Alright, fine. To be fair, it’s also the final resting place for iconic American Charles Lindbergh. But you get the point.

Hawaii needs something that the rest of the country can point to and say, “Yeah … Hawaii did that.

And that time may have finally come.

Hawaii ban

Following Trump’s issuance of his revised travel ban on Monday, the state of Hawaii has already filed a lawsuit demanding an immediate freeze on the order, even before it is set to be implemented on March 16.

As you will recall, the administration’s horribly rushed and vaguely defined first travel ban was almost immediately struck down by the federal courts. But this time, they attempted to clear any language that might give it legal pause.

That includes the exemption of permanent residents, green card and visa holders, and people who have already been approved to enter the United States, and openings for exemptions for people who want to enter the U.S. for purposes of work and study, and those seeking to visit or live with family. Iraq was also removed from the list of temporarily banned Muslim-majority countries.

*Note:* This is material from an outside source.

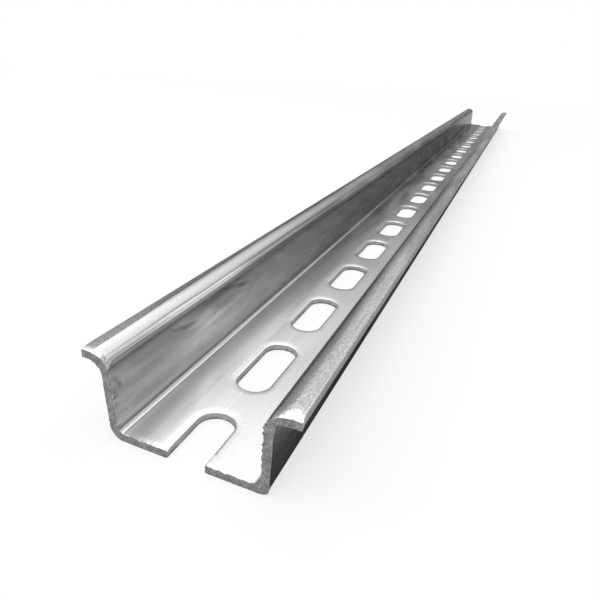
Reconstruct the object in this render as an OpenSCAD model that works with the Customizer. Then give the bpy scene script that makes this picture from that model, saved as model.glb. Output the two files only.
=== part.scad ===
// Perforated top-hat mounting rail, 35 mm wide and 15 mm deep.
// One strip of zinc-plated steel: slots are punched along its middle, then rolls bend it
// twice on each side into a channel with two outward flanges that devices clip onto.
// Millimetres. X runs along the rail, Y across it, Z up. The origin lies under the middle
// of the rail, on the surface that the base rests on. The end at -X is the one that was cut
// through a slot and left its rounded end open.

/* [Section] */
// Width across the outer edges of the two flanges
rail_w = 35; // [33:0.1:40]
// Height from the underside of the base to the top of the flanges
rail_h = 15; // [7.5:0.1:20]
// Width of the channel over the outer faces of its side walls
channel_w = 27; // [20:0.1:29]
// Thickness of the steel strip
sheet_t = 1.5; // [1:0.1:2]
// Radius inside the two bends between the base and the side walls
base_bend_r = 1; // [0.4:0.1:1.6]
// Radius inside the two bends under the flanges
flange_bend_r = 1.8; // [0.4:0.1:2]

/* [Length] */
// Length of the piece of rail
rail_l = 500; // [60:1:2000]

/* [Slots] */
// Width of a slot, across the rail
slot_w = 6.5; // [4.5:0.1:10]
// Length of a slot from one rounded end to the other
slot_l = 17.5; // [11:0.1:19.5]
// Distance from the middle of one slot to the middle of the next
slot_pitch = 25; // [22:0.5:50]
// How deep the cut slot is open at the -X end of the rail
open_slot_l = 11.6; // [5:0.1:17]

/* [Hidden] */
$fn = 64;
// How far a cutter runs past the face that it cuts
cut_over = 1;
// Radii on the outside of the bends, a sheet's thickness further out
base_outer_r = base_bend_r + sheet_t;
flange_outer_r = flange_bend_r + sheet_t;
// From the middle of the rail to the outer face of a side wall, and to a flange's edge
wall_y = channel_w / 2;
edge_y = rail_w / 2;
// Centres of the bends: across the rail, and above the surface it rests on
base_bend_y = wall_y - base_outer_r;
base_bend_z = base_outer_r;
flange_bend_y = wall_y + flange_bend_r;
flange_bend_z = rail_h - flange_outer_r;
// The row of slots: the first one is the one that the cut at the -X end runs through
end_x = rail_l / 2;
first_slot_x = open_slot_l - slot_l / 2 - end_x;
slot_count = 1 + floor((end_x + slot_l / 2 - first_slot_x) / slot_pitch);

// The strip bent through a right angle: a quarter of a ring between the inside and the
// outside radius. side_y and side_z say on which side of the bend's centre it lies.
module bend(inner_r, side_y, side_z) {
    outer_r = inner_r + sheet_t;
    intersection() {
        difference() {
            circle(r = outer_r);
            circle(r = inner_r);
        }
        scale([side_y, side_z])
            square(outer_r);
    }
}

// The flat of the base from its middle to the bend on the +Y side, with that bend, the side
// wall, the bend under the flange and the flange itself
module half_section() {
    square([base_bend_y, sheet_t]);
    translate([base_bend_y, base_bend_z])
        bend(base_bend_r, 1, -1);
    translate([wall_y - sheet_t, base_bend_z])
        square([sheet_t, flange_bend_z - base_bend_z]);
    translate([flange_bend_y, flange_bend_z])
        bend(flange_bend_r, -1, 1);
    translate([flange_bend_y, rail_h - sheet_t])
        square([edge_y - flange_bend_y, sheet_t]);
}

module top_hat_section() {
    half_section();
    mirror([1, 0])
        half_section();
}

// A slot's outline: two round ends joined by straight sides, long way along X
module slot_outline() {
    end_centre = (slot_l - slot_w) / 2;
    for (side = [-1, 1])
        translate([side * end_centre, 0])
            circle(d = slot_w);
    square([2 * end_centre, slot_w], center = true);
}

// The row of punched slots, as what is taken out of the base
module slot_row() {
    for (i = [0 : slot_count - 1])
        translate([first_slot_x + i * slot_pitch, 0, -cut_over])
            linear_extrude(sheet_t + 2 * cut_over)
                slot_outline();
}

module rail() {
    color("gainsboro")
        difference() {
            translate([-end_x, 0, 0])
                rotate([90, 0, 90])
                    linear_extrude(rail_l)
                        top_hat_section();
            slot_row();
        }
}

rail();
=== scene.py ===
import bmesh
import bpy
from math import cos, hypot, pi, radians, sin, tan
from types import SimpleNamespace
from mathutils import Matrix, Vector, kdtree, noise


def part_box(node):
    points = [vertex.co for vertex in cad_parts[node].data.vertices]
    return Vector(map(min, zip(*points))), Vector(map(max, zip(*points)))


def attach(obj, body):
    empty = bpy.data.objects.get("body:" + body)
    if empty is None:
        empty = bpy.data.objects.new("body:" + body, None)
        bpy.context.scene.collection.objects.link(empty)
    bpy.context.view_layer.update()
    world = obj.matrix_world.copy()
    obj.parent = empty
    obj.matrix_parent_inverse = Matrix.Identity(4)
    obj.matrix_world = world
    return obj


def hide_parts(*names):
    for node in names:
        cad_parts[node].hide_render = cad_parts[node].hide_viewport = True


# The rail's strip is punched, cut and rolled again here as a mesh, with the marks that the tools
# left in it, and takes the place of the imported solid. Then come its zinc, the camera and the studio.
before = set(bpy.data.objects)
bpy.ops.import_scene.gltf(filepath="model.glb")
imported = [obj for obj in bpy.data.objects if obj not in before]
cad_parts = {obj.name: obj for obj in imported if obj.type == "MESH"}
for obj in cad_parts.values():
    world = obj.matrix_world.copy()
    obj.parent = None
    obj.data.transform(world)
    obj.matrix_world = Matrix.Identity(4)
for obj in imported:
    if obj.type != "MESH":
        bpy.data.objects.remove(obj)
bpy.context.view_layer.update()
railLow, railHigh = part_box("rail")
micron = 1e-6                # places nearer each other than this are one place
zincFace, shearedFace, punchedFace = 0, 1, 2      # the rail's materials, in their order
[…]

Hawaii is basing its argument on the fact that judges will recognize the true intent of the ban, as stated by Trump several times on the campaign trail, and that the barring of foreigners will have a harmful impact on the state’s economy, which is boosted by visitors from abroad.

Basically, Hawaii is saying that this new ban will have the same impact as the first one — which was vocally admitted by a top Trump adviser — and if that one was nixed, then this one should be too.

It’s worth noting that two leaked Homeland Security reports basically concluded that banning residents due to their lack of citizenship will have almost no impact on protecting the country from terrorism.

It’s also worth noting that the law firm representing Hawaii is headed by Neal Katyal, a former acting solicitor general in the Obama administration.

So we’ll see how this plays out. It appears that there’s much less leeway for judges to be willing to strike it down right away. That being said, Hawaii is appealing in the same appellate circuit – the Ninth Circuit – that shut down Trump’s first travel ban.

But if this goes Hawaii’s way, then this will be the state’s biggest achievement since the invention of the Mai Tai.

This is Hawaii’s moment, in all of its glory.

As their state motto goes: Ua Mau ke Ea o ka Aina i ka Pono.

You can google that to see if I’m lying or not.